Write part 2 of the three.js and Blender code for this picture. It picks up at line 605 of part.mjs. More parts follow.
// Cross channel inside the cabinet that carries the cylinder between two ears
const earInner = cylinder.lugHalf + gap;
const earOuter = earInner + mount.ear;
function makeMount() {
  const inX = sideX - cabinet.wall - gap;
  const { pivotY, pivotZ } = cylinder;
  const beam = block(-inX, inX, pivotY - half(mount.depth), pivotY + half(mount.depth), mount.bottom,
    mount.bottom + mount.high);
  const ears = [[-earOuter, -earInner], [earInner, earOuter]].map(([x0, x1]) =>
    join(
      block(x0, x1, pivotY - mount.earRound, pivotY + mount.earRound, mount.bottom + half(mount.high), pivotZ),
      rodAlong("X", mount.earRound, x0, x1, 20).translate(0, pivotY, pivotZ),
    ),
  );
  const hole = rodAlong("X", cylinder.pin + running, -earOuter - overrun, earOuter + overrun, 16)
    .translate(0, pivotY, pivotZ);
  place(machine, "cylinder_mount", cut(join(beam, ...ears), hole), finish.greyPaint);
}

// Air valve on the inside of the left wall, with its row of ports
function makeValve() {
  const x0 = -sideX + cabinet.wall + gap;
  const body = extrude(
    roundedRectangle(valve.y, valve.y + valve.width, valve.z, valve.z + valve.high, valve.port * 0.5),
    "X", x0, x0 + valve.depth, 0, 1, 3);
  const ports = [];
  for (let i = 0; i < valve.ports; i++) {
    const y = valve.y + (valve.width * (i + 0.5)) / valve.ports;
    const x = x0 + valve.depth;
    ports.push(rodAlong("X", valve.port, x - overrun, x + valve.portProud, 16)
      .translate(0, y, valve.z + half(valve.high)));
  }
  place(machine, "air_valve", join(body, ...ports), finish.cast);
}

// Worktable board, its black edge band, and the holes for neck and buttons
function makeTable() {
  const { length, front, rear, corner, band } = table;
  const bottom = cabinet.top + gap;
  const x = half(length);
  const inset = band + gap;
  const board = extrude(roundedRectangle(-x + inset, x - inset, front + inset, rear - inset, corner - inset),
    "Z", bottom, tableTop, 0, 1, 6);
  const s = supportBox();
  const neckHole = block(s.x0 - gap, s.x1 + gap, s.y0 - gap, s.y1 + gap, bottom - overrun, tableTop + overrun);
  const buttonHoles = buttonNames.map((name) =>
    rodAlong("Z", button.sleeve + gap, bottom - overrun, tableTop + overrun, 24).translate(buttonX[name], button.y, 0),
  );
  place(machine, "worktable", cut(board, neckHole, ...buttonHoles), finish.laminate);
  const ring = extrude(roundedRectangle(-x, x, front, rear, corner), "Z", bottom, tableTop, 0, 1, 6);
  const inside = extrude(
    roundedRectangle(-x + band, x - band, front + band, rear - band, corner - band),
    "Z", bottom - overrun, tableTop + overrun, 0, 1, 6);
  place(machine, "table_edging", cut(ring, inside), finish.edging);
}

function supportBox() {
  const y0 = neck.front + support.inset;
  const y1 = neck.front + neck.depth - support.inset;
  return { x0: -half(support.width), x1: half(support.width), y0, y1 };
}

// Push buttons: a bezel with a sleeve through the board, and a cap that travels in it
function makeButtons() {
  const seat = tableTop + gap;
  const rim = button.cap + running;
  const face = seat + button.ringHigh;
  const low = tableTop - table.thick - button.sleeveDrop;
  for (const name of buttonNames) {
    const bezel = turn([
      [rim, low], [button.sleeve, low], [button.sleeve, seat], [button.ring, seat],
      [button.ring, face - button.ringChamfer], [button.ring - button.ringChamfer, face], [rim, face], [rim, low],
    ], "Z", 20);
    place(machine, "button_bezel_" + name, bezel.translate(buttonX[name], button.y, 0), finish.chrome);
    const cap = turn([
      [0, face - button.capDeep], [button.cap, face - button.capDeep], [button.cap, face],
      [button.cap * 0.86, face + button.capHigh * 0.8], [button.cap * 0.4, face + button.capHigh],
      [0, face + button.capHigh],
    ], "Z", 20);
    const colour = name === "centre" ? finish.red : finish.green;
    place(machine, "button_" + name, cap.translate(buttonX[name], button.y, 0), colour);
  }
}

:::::

*Exercise prompt*. Reproduce the material above, every line of it, exactly.

*Finished answer*.
Write part 2 of the three.js and Blender code for this picture. It picks up at line 605 of part.mjs. More parts follow.
// Cross channel inside the cabinet that carries the cylinder between two ears
const earInner = cylinder.lugHalf + gap;
const earOuter = earInner + mount.ear;
function makeMount() {
  const inX = sideX - cabinet.wall - gap;
  const { pivotY, pivotZ } = cylinder;
  const beam = block(-inX, inX, pivotY - half(mount.depth), pivotY + half(mount.depth), mount.bottom,
    mount.bottom + mount.high);
  const ears = [[-earOuter, -earInner], [earInner, earOuter]].map(([x0, x1]) =>
    join(
      block(x0, x1, pivotY - mount.earRound, pivotY + mount.earRound, mount.bottom + half(mount.high), pivotZ),
      rodAlong("X", mount.earRound, x0, x1, 20).translate(0, pivotY, pivotZ),
    ),
  );
  const hole = rodAlong("X", cylinder.pin + running, -earOuter - overrun, earOuter + overrun, 16)
    .translate(0, pivotY, pivotZ);
  place(machine, "cylinder_mount", cut(join(beam, ...ears), hole), finish.greyPaint);
}

// Air valve on the inside of the left wall, with its row of ports
function makeValve() {
  const x0 = -sideX + cabinet.wall + gap;
  const body = extrude(
    roundedRectangle(valve.y, valve.y + valve.width, valve.z, valve.z + valve.high, valve.port * 0.5),
    "X", x0, x0 + valve.depth, 0, 1, 3);
  const ports = [];
  for (let i = 0; i < valve.ports; i++) {
    const y = valve.y + (valve.width * (i + 0.5)) / valve.ports;
    const x = x0 + valve.depth;
    ports.push(rodAlong("X", valve.port, x - overrun, x + valve.portProud, 16)
      .translate(0, y, valve.z + half(valve.high)));
  }
  place(machine, "air_valve", join(body, ...ports), finish.cast);
}

// Worktable board, its black edge band, and the holes for neck and buttons
function makeTable() {
  const { length, front, rear, corner, band } = table;
  const bottom = cabinet.top + gap;
  const x = half(length);
  const inset = band + gap;
  const board = extrude(roundedRectangle(-x + inset, x - inset, front + inset, rear - inset, corner - inset),
    "Z", bottom, tableTop, 0, 1, 6);
  const s = supportBox();
  const neckHole = block(s.x0 - gap, s.x1 + gap, s.y0 - gap, s.y1 + gap, bottom - overrun, tableTop + overrun);
  const buttonHoles = buttonNames.map((name) =>
    rodAlong("Z", button.sleeve + gap, bottom - overrun, tableTop + overrun, 24).translate(buttonX[name], button.y, 0),
  );
  place(machine, "worktable", cut(board, neckHole, ...buttonHoles), finish.laminate);
  const ring = extrude(roundedRectangle(-x, x, front, rear, corner), "Z", bottom, tableTop, 0, 1, 6);
  const inside = extrude(
    roundedRectangle(-x + band, x - band, front + band, rear - band, corner - band),
    "Z", bottom - overrun, tableTop + overrun, 0, 1, 6);
  place(machine, "table_edging", cut(ring, inside), finish.edging);
}

function supportBox() {
  const y0 = neck.front + support.inset;
  const y1 = neck.front + neck.depth - support.inset;
  return { x0: -half(support.width), x1: half(support.width), y0, y1 };
}

// Push buttons: a bezel with a sleeve through the board, and a cap that travels in it
function makeButtons() {
  const seat = tableTop + gap;
  const rim = button.cap + running;
  const face = seat + button.ringHigh;
  const low = tableTop - table.thick - button.sleeveDrop;
  for (const name of buttonNames) {
    const bezel = turn([
      [rim, low], [button.sleeve, low], [button.sleeve, seat], [button.ring, seat],
      [button.ring, face - button.ringChamfer], [button.ring - button.ringChamfer, face], [rim, face], [rim, low],
    ], "Z", 20);
    place(machine, "button_bezel_" + name, bezel.translate(buttonX[name], button.y, 0), finish.chrome);
    const cap = turn([
      [0, face - button.capDeep], [button.cap, face - button.capDeep], [button.cap, face],
      [button.cap * 0.86, face + button.capHigh * 0.8], [button.cap * 0.4, face + button.capHigh],
      [0, face + button.capHigh],
    ], "Z", 20);
    const colour = name === "centre" ? finish.red : finish.green;
    place(machine, "button_" + name, cap.translate(buttonX[name], button.y, 0), colour);
  }
}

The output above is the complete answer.